Short problem:
Here are some records; return them all exactly.
● ● ● ● ●
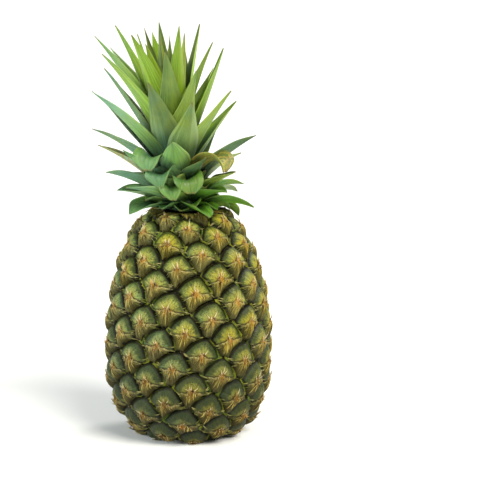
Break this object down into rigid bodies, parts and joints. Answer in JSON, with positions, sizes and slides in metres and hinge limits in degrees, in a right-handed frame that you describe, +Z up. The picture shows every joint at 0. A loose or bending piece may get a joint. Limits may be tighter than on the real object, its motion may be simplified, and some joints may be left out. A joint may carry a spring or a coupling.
{
  "type": "pineapple",
  "caption": "Whole ripe pineapple standing on its base: a barrel of domed eyes in spirals under a leafy crown, with the cut end of its stalk.",
  "frame": {"origin": "middle of the stalk's cut end, on the surface that the fruit stands on", "axes": "+Z up along the fruit's own axis, -Y towards the side that the picture shows, +X to the right of it"},
  "size_m": [0.1394, 0.1322, 0.322],
  "materials": {
    "fruit_skin": "satin",
    "crown_leaf": "satin",
    "cut_stalk": "matte"
  },
  "bodies": {
    "root": {"fruit": "fruit_skin", "stalk": "cut_stalk", "crown": "crown_leaf"}
  },
  "joints": []
}
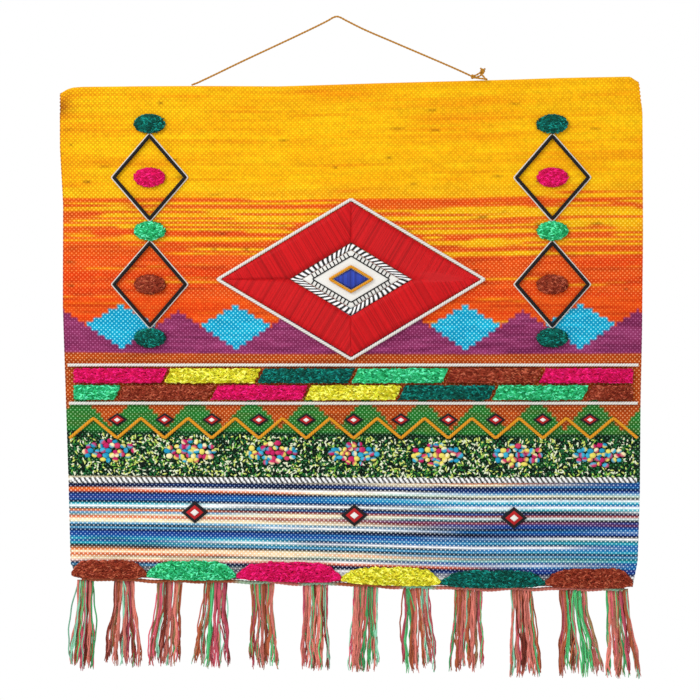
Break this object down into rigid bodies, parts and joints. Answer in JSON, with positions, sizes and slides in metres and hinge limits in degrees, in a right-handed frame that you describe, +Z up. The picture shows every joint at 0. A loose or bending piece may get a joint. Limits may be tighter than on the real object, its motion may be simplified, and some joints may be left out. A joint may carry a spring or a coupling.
{
  "type": "jute wall hanging",
  "caption": "Striped weft-faced jute wall hanging with a sewn diamond medallion, couched cords, tufted blocks and hem pads, a fringe below and a tied cord to hang it by.",
  "frame": {"origin": "top of the hanging cord, where a nail carries it", "axes": "+X to the right seen from the front, +Y back towards the wall, +Z up"},
  "size_m": [0.5245, 0.019, 0.5942],
  "materials": {
    "jute_cloth": "weft-faced jute weave in coloured stripes",
    "hem_twine": "twined dyed jute yarn",
    "fringe_yarn": "two-ply dyed jute yarn",
    "pile_magenta": "cut pile yarn",
    "pile_green": "cut pile yarn",
    "pile_teal": "cut pile yarn",
    "pile_yellow": "cut pile yarn",
    "pile_brown": "cut pile yarn",
    "satin_thread": "glossy satin stitch thread",
    "white_cord": "twisted white cotton cord",
    "black_cord": "black braid with a thin white line",
    "striped_braid": "flat black and white slanted braid",
    "white_felt": "wool felt",
    "blue_thread": "stitched yarn",
    "ochre_cord": "twisted cord",
    "hanging_cord": "two-ply jute twine"
  },
  "bodies": {
    "root": {"cloth": "jute_cloth", "hem_twine": "hem_twine", "fringe_01": "fringe_yarn", "fringe_02": "fringe_yarn", "fringe_03": "fringe_yarn", "fringe_04": "fringe_yarn", "fringe_05": "fringe_yarn", "fringe_06": "fringe_yarn", "fringe_07": "fringe_yarn", "fringe_08": "fringe_yarn", "fringe_09": "fringe_yarn", "fringe_10": "fringe_yarn", "fringe_11": "fringe_yarn", "fringe_12": "fringe_yarn", "hem_pad_1": "pile_brown", "hem_pad_2": "pile_green", "hem_pad_3": "pile_magenta", "hem_pad_4": "pile_yellow", "hem_pad_5": "pile_teal", "hem_pad_6": "pile_brown", "band_block_a1": "pile_magenta", "band_block_a2": "pile_yellow", "band_block_a3": "pile_teal", "band_block_a4": "pile_green", "band_block_a5": "pile_brown", "band_block_a6": "pile_magenta", "band_block_b1": "pile_green", "band_block_b2": "pile_brown", "band_block_b3": "pile_magenta", "band_block_b4": "pile_yellow", "band_block_b5": "pile_teal", "band_block_b6": "pile_green", "band_block_b7": "pile_brown", "medallion_satin": "satin_thread", "medallion_edge_cord": "white_cord", "medallion_braid": "striped_braid", "medallion_felt": "white_felt", "medallion_centre": "blue_thread", "medallion_centre_cord": "ochre_cord", "column_diamond_left_upper": "black_cord", "column_diamond_left_lower": "black_cord", "column_diamond_right_upper": "black_cord", "column_diamond_right_lower": "black_cord", "tuft_left_1": "pile_teal", "tuft_left_2": "pile_magenta", "tuft_left_3": "pile_green", "tuft_left_4": "pile_brown", "tuft_left_5": "pile_teal", "tuft_right_1": "pile_teal", "tuft_right_2": "pile_magenta", "tuft_right_3": "pile_green", "tuft_right_4": "pile_brown", "tuft_right_5": "pile_teal", "band_cord_upper": "white_cord", "band_cord_lower": "white_cord", "zigzag_cord": "ochre_cord", "lower_braid": "striped_braid", "hanging_cord": "hanging_cord", "hanging_knot": "hanging_cord"}
  },
  "joints": []
}
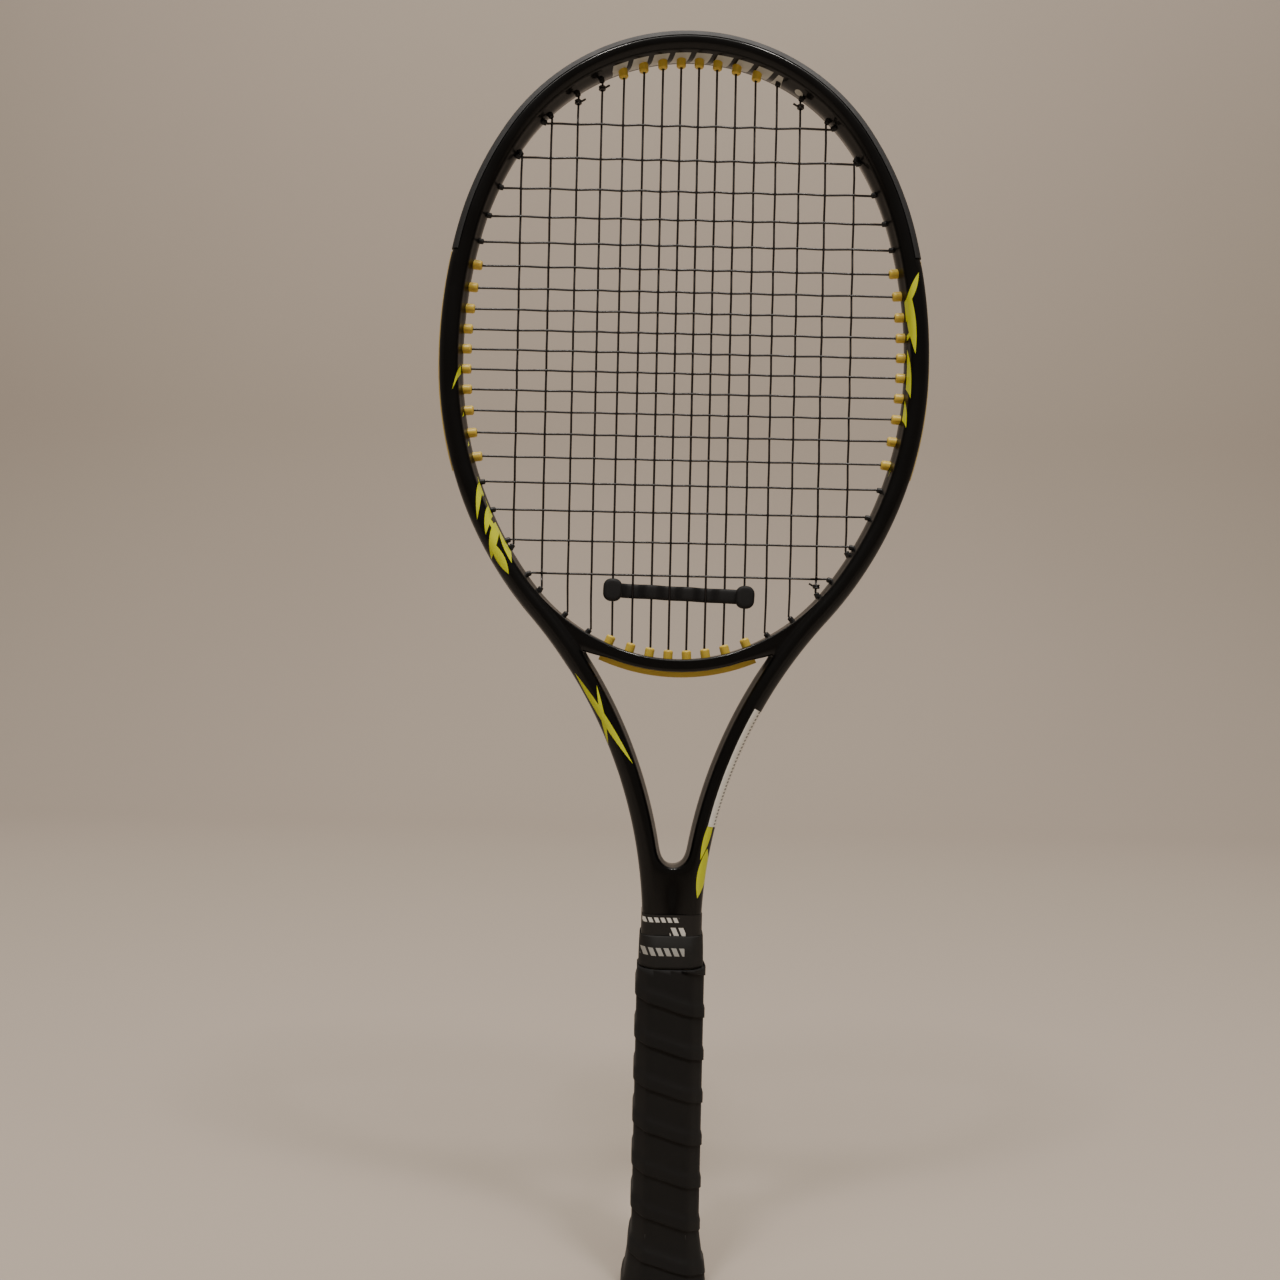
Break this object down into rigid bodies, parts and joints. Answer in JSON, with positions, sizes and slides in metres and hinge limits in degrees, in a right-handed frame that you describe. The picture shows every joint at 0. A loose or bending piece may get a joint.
● ● ● ● ●
Response below:
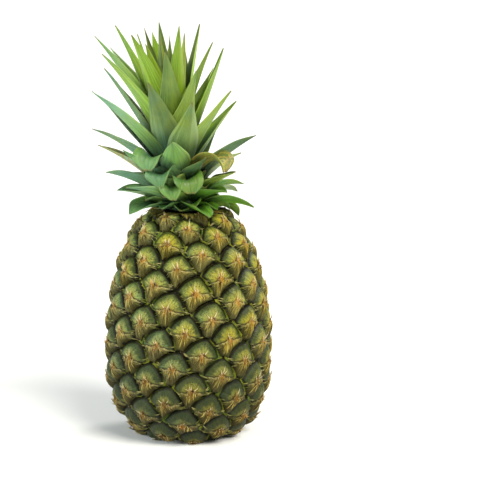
Break this object down into rigid bodies, parts and joints. Answer in JSON, with positions, sizes and slides in metres and hinge limits in degrees, in a right-handed frame that you describe, +Z up. The picture shows every joint at 0. A loose or bending piece may get a joint. Limits may be tighter than on the real object, its motion may be simplified, and some joints may be left out. A joint may carry a spring or a coupling.
{
  "type": "pineapple",
  "caption": "Whole ripe pineapple standing on its base: a barrel of domed eyes in spirals under a leafy crown, with the cut end of its stalk.",
  "frame": {"origin": "middle of the stalk's cut end, on the surface that the fruit stands on", "axes": "+Z up along the fruit's own axis, -Y towards the side that the picture shows, +X to the right of it"},
  "size_m": [0.1394, 0.1322, 0.322],
  "materials": {
    "fruit_skin": "satin",
    "crown_leaf": "satin",
    "cut_stalk": "matte"
  },
  "bodies": {
    "root": {"fruit": "fruit_skin", "stalk": "cut_stalk", "crown": "crown_leaf"}
  },
  "joints": []
}
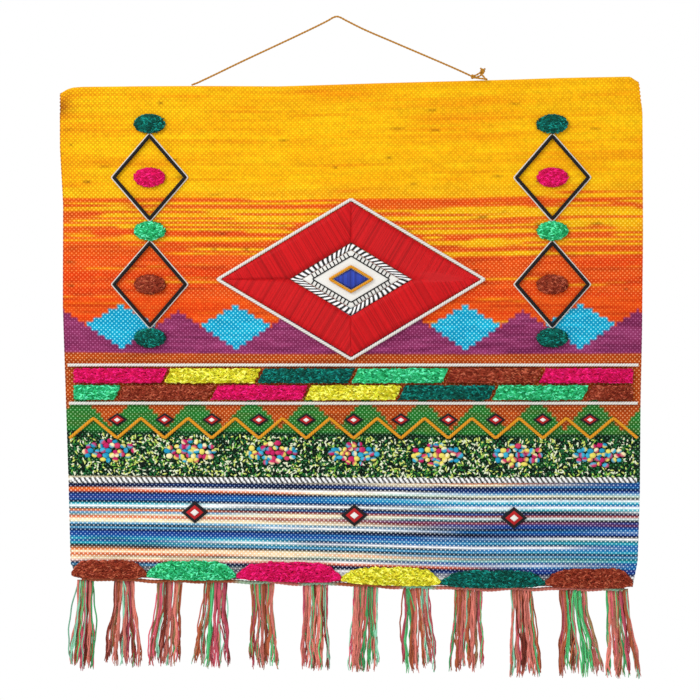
Break this object down into rigid bodies, parts and joints. Answer in JSON, with positions, sizes and slides in metres and hinge limits in degrees, in a right-handed frame that you describe, +Z up. The picture shows every joint at 0. A loose or bending piece may get a joint. Limits may be tighter than on the real object, its motion may be simplified, and some joints may be left out. A joint may carry a spring or a coupling.
{
  "type": "jute wall hanging",
  "caption": "Striped weft-faced jute wall hanging with a sewn diamond medallion, couched cords, tufted blocks and hem pads, a fringe below and a tied cord to hang it by.",
  "frame": {"origin": "top of the hanging cord, where a nail carries it", "axes": "+X to the right seen from the front, +Y back towards the wall, +Z up"},
  "size_m": [0.5245, 0.019, 0.5942],
  "materials": {
    "jute_cloth": "weft-faced jute weave in coloured stripes",
    "hem_twine": "twined dyed jute yarn",
    "fringe_yarn": "two-ply dyed jute yarn",
    "pile_magenta": "cut pile yarn",
    "pile_green": "cut pile yarn",
    "pile_teal": "cut pile yarn",
    "pile_yellow": "cut pile yarn",
    "pile_brown": "cut pile yarn",
    "satin_thread": "glossy satin stitch thread",
    "white_cord": "twisted white cotton cord",
    "black_cord": "black braid with a thin white line",
    "striped_braid": "flat black and white slanted braid",
    "white_felt": "wool felt",
    "blue_thread": "stitched yarn",
    "ochre_cord": "twisted cord",
    "hanging_cord": "two-ply jute twine"
  },
  "bodies": {
    "root": {"cloth": "jute_cloth", "hem_twine": "hem_twine", "fringe_01": "fringe_yarn", "fringe_02": "fringe_yarn", "fringe_03": "fringe_yarn", "fringe_04": "fringe_yarn", "fringe_05": "fringe_yarn", "fringe_06": "fringe_yarn", "fringe_07": "fringe_yarn", "fringe_08": "fringe_yarn", "fringe_09": "fringe_yarn", "fringe_10": "fringe_yarn", "fringe_11": "fringe_yarn", "fringe_12": "fringe_yarn", "hem_pad_1": "pile_brown", "hem_pad_2": "pile_green", "hem_pad_3": "pile_magenta", "hem_pad_4": "pile_yellow", "hem_pad_5": "pile_teal", "hem_pad_6": "pile_brown", "band_block_a1": "pile_magenta", "band_block_a2": "pile_yellow", "band_block_a3": "pile_teal", "band_block_a4": "pile_green", "band_block_a5": "pile_brown", "band_block_a6": "pile_magenta", "band_block_b1": "pile_green", "band_block_b2": "pile_brown", "band_block_b3": "pile_magenta", "band_block_b4": "pile_yellow", "band_block_b5": "pile_teal", "band_block_b6": "pile_green", "band_block_b7": "pile_brown", "medallion_satin": "satin_thread", "medallion_edge_cord": "white_cord", "medallion_braid": "striped_braid", "medallion_felt": "white_felt", "medallion_centre": "blue_thread", "medallion_centre_cord": "ochre_cord", "column_diamond_left_upper": "black_cord", "column_diamond_left_lower": "black_cord", "column_diamond_right_upper": "black_cord", "column_diamond_right_lower": "black_cord", "tuft_left_1": "pile_teal", "tuft_left_2": "pile_magenta", "tuft_left_3": "pile_green", "tuft_left_4": "pile_brown", "tuft_left_5": "pile_teal", "tuft_right_1": "pile_teal", "tuft_right_2": "pile_magenta", "tuft_right_3": "pile_green", "tuft_right_4": "pile_brown", "tuft_right_5": "pile_teal", "band_cord_upper": "white_cord", "band_cord_lower": "white_cord", "zigzag_cord": "ochre_cord", "lower_braid": "striped_braid", "hanging_cord": "hanging_cord", "hanging_knot": "hanging_cord"}
  },
  "joints": []
}
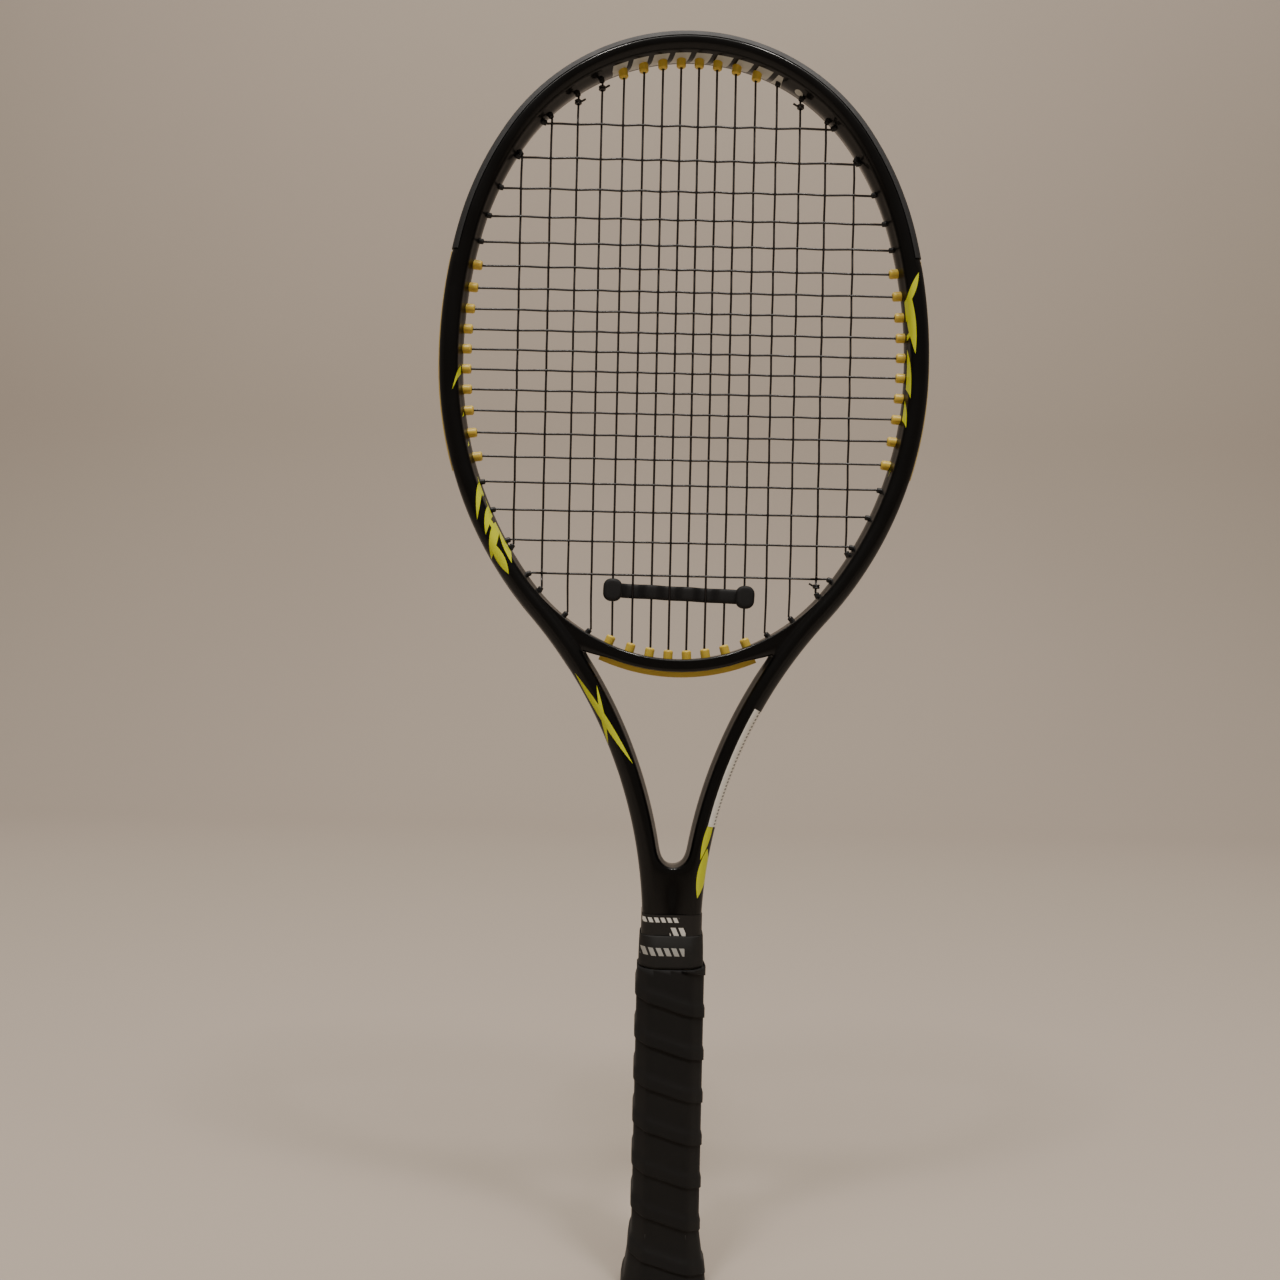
Break this object down into rigid bodies, parts and joints. Answer in JSON, with positions, sizes and slides in metres and hinge limits in degrees, in a right-handed frame that you describe. The picture shows every joint at 0. A loose or bending piece may get a joint.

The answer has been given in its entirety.